Cook's and Sargent's "audacious tour de force" (so termed by Appalachia's editor) was not replicated for many years. The next documented range run occurred on July 12, 1904, when Appies Herschel Parker and Warren Symonds began the trek from the Crawford House at 6 a.m., first ascending Webster by trail and then having to bushwhack to Jackson and on over to Clinton. Parker wrote: "The exertion required to reach the summit of Mt. Clinton via Mts. Webster and Jackson appears to the writer to be fully equal to that required to traverse the remainder of the Crawford Path and all the Northern Peaks to the Ravine House." 4 The two reached the Ravine House at 8:15 p.m., "where supper was taken and a lantern kindly furnished us by Mr. Watson...we set out for our long walk back to Crawford's in inky blackness with the rain descending." After sheltering from a thunderstorm in an empty freight car, they made their way over the Jefferson Notch Road 5, down the other side, and reached the Crawford House at 4:15 a.m.. Total mileage, about 43 miles; total time, 22 1/4 hours, an average of about 1.93 miles per hour total elapsed time, though with less than 18 hours actual walking time. For both parties, the range walk was a gentlemanly pursuit, more a test of endurance than a quest for speed.

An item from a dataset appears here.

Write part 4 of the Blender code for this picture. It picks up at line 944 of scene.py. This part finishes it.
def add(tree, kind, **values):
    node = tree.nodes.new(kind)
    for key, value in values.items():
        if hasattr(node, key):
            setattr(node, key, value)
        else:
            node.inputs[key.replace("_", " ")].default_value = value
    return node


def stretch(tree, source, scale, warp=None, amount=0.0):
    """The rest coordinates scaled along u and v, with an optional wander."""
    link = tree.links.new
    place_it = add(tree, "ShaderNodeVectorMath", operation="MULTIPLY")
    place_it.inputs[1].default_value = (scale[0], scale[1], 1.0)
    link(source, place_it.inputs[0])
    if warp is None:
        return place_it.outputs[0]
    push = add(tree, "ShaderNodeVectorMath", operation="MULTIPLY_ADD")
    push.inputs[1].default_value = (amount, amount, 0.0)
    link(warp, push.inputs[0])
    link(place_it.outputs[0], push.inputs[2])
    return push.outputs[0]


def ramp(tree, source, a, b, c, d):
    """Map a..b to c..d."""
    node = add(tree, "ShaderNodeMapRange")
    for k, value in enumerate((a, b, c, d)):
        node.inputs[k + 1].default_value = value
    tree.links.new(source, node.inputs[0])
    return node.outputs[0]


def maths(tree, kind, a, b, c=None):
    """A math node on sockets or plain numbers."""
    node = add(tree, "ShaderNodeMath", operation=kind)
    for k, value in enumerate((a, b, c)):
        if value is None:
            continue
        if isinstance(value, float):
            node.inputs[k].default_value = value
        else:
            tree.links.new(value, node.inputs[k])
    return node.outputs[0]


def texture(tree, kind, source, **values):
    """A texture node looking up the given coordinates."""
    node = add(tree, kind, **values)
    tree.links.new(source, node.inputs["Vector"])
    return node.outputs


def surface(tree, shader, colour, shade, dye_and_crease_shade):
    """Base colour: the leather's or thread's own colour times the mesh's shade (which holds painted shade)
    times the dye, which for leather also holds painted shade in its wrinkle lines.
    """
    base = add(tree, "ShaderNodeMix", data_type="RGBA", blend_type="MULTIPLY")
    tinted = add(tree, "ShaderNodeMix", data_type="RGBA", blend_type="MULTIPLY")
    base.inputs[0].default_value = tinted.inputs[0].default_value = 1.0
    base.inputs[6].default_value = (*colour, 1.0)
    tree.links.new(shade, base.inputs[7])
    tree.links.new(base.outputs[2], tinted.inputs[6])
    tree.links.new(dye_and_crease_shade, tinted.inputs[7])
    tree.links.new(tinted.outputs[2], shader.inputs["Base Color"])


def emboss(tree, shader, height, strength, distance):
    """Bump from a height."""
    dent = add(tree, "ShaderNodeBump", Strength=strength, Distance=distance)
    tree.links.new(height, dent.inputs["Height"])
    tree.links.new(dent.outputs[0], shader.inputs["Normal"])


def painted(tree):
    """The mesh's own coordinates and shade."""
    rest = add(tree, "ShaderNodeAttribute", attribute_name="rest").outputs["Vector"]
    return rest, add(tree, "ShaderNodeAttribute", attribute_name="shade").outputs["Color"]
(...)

Ryan Welts seems to have ignited recent FKT activity on the Presi when he ran the Traverse (including Pierce) in 5h7m44s on Sept. 5, 2009, about 4 weeks after setting the FKT on the Pemigewasset Loop. Prior to Welts, the fastest time we are aware of was from an unofficial "race" of one version of the route (not really the "classic" route) on Sept. 13, 1988. Ian Torrence and Steve Smith ran the race from Dolly Copp campground to Crawford Notch in 5h25m on September 13, 1998, summitting Madison (via the Howker Ridge Trail), Adams, Jefferson, Clay, Washington, Monroe and Eisenhower (but not Webster or Pierce) along the way. The race provided no aid stations, but the runners refueled on top of Mt. Washington. Torrence felt it likely that others had done the traverse faster, but knew of no faster time.

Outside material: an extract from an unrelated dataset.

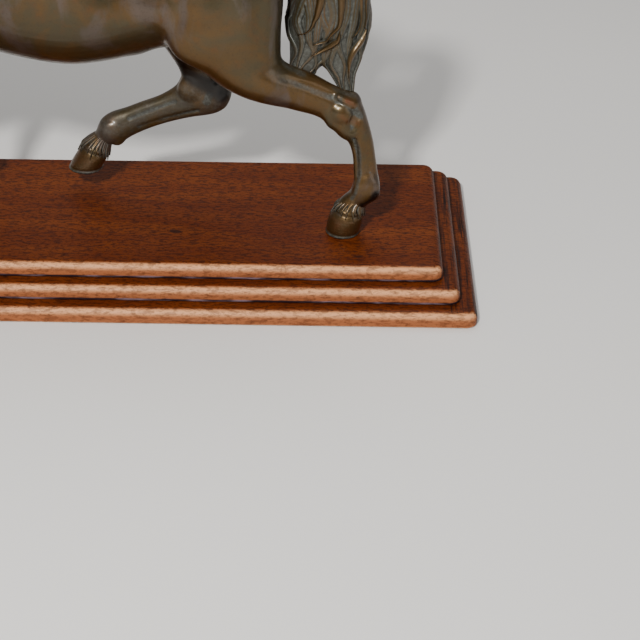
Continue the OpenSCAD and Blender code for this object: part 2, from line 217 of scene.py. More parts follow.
class Loft:
    """A skin through rings. A station is front x, front z, rear x, rear z, half width, middle y."""

    def __init__(self, stations, sides=40):
        st = smooth_stations(smooth_stations(stations))
        a = np.linspace(0, 2 * math.pi, sides, endpoint=False)
        ca = np.sign(np.cos(a)) * np.abs(np.cos(a)) ** (1 / SQUARENESS)
        sa = np.sign(np.sin(a)) * np.abs(np.sin(a)) ** (1 / SQUARENESS)
        middle = (st[:, [0, 1]] + st[:, [2, 3]]) / 2
        half = (st[:, [2, 3]] - st[:, [0, 1]]) / 2
        xz = middle[:, None] - half[:, None] * ca[None, :, None]
        y = st[:, 5][:, None] + st[:, 4][:, None] * sa[None]
        m, n = len(st), sides
        ends = [[middle[k, 0], st[k, 5], middle[k, 1]] for k in (0, -1)]
        self.points = np.vstack([np.stack([xz[..., 0], y, xz[..., 1]], axis=-1).reshape(-1, 3), ends])
        k, i = np.meshgrid(np.arange(m - 1), np.arange(n), indexing="ij")
        one, two = (k * n + i).ravel(), (k * n + (i + 1) % n).ravel()
        skin = np.stack([one, two, two + n, one + n], axis=1)
        i = np.arange(n)
        first = np.stack([np.full(n, m * n), (i + 1) % n, i], axis=1)
        last = np.stack([np.full(n, m * n + 1), (m - 1) * n + i, (m - 1) * n + (i + 1) % n], axis=1)
        self.triangles = np.vstack([skin[:, [0, 1, 2]], skin[:, [0, 2, 3]], first, last])
        p = self.points[self.triangles]
        if np.einsum("ij,ij->", p[:, 0], np.cross(p[:, 1], p[:, 2])) < 0:
            self.triangles = self.triangles[:, ::-1]

    def box(self):
        return self.points.min(0), self.points.max(0)

    def distance(self, at, clay, where):
        grid = vdb.FloatGrid.createLevelSetFromPolygons(
            self.points / clay.cell, triangles=self.triangles, halfWidth=REACH / clay.cell)
        out = np.zeros(clay.d[where].shape, np.float32)
        grid.copyToArray(out, ijk=tuple(int(s.start + o) for s, o in zip(where, clay.start)))
        return out * clay.cell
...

HOWEVER: It has been reported by an anonymous poster that Mike Gallagher and Ned Gillette ran the Traverse in 4h46m way back in 1968, while training for the US Olympic Nordic Ski Team. This is being reported based on Gallagher's training log from the time, though we have not see it. It is not clear if the route they used is the same as what is being done presently.